After the race, he did shy away from addressing the fuel-saving trend and suggested that NASCAR may need to take bold steps to fix it, including dialing back horsepower and aerodynamics to put the emphasis back on throttle and racing.

For all the criticism about strategy and fuel saving, one thing hasn’t changed—the Daytona 500 remains a juggernaut.

Daytona 500 still triumphs through all chaos

A rainy Sunday at Daytona International Speedway delivered a packed house, reinforcing why the event is still called the Great American Race. The 2.5-mile super speedway is so fast that roughly 15 football stadiums could fit within its footprint. That scale allows it to post one of the largest single-day crowds in global sports.

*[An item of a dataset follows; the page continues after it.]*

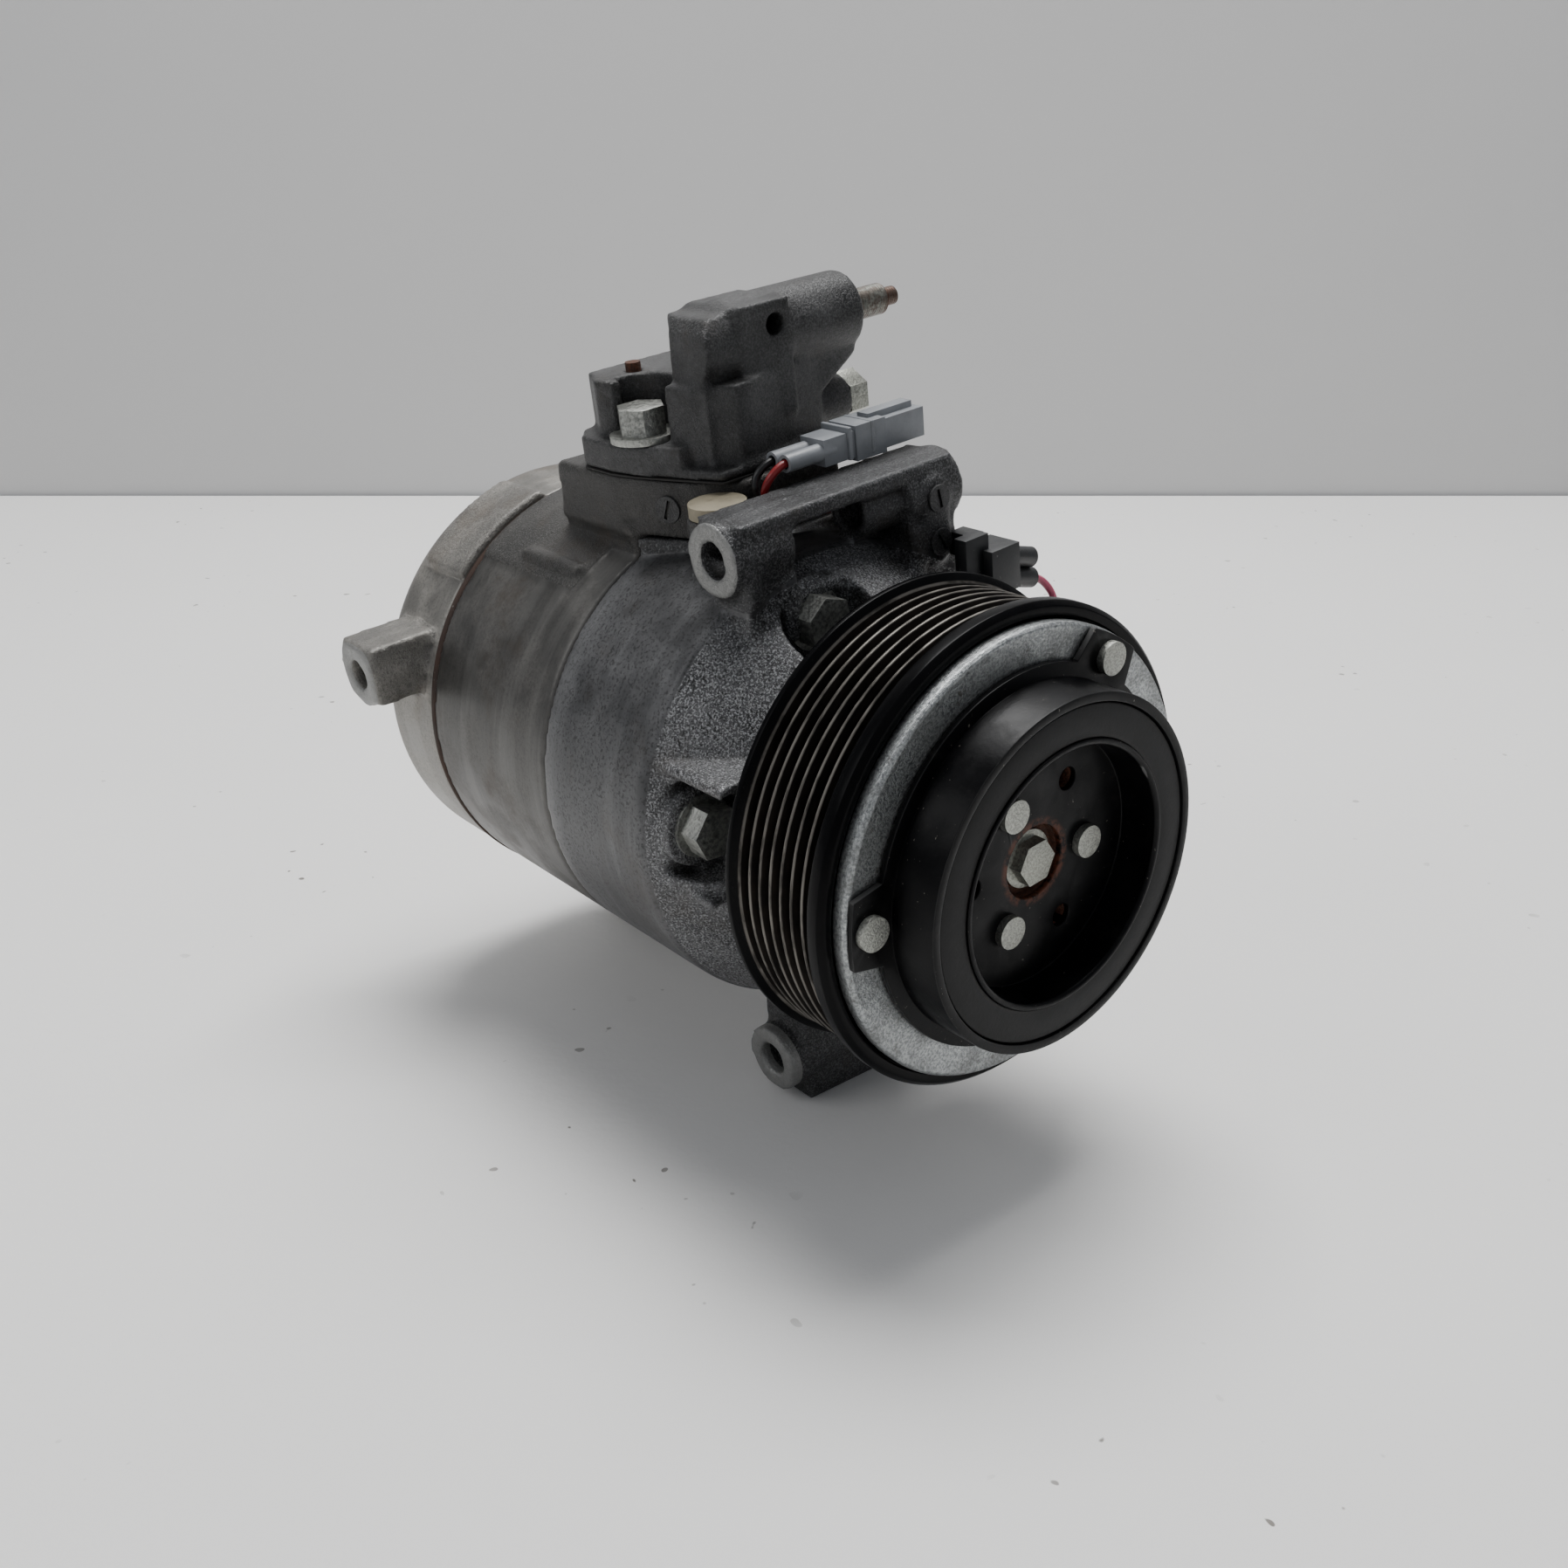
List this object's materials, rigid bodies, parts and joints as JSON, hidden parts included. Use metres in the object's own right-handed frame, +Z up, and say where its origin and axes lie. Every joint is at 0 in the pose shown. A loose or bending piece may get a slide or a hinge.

According to Jeff Gluck of The Athletic, NASCAR announced a race with an attendance of 150,000 fans, with approximately 450,000 attending across Speedweeks. Gluck noted it was the first time in at least a decade that NASCAR publicly shared attendance figures.

The race also marked the 11th consecutive sellout. To put it into perspective, that’s enough people to fill Michigan Stadium multiple times or pack SoFi Stadium over and over.

That’s what makes the current debates important: the Grandstands are full. The demand is undeniable. As the Cup series heads to EchoPark Speedway, the lingering question remains. If NASCAR can address the superspeedway product, could the on-track action eventually match the spectacle in the stands?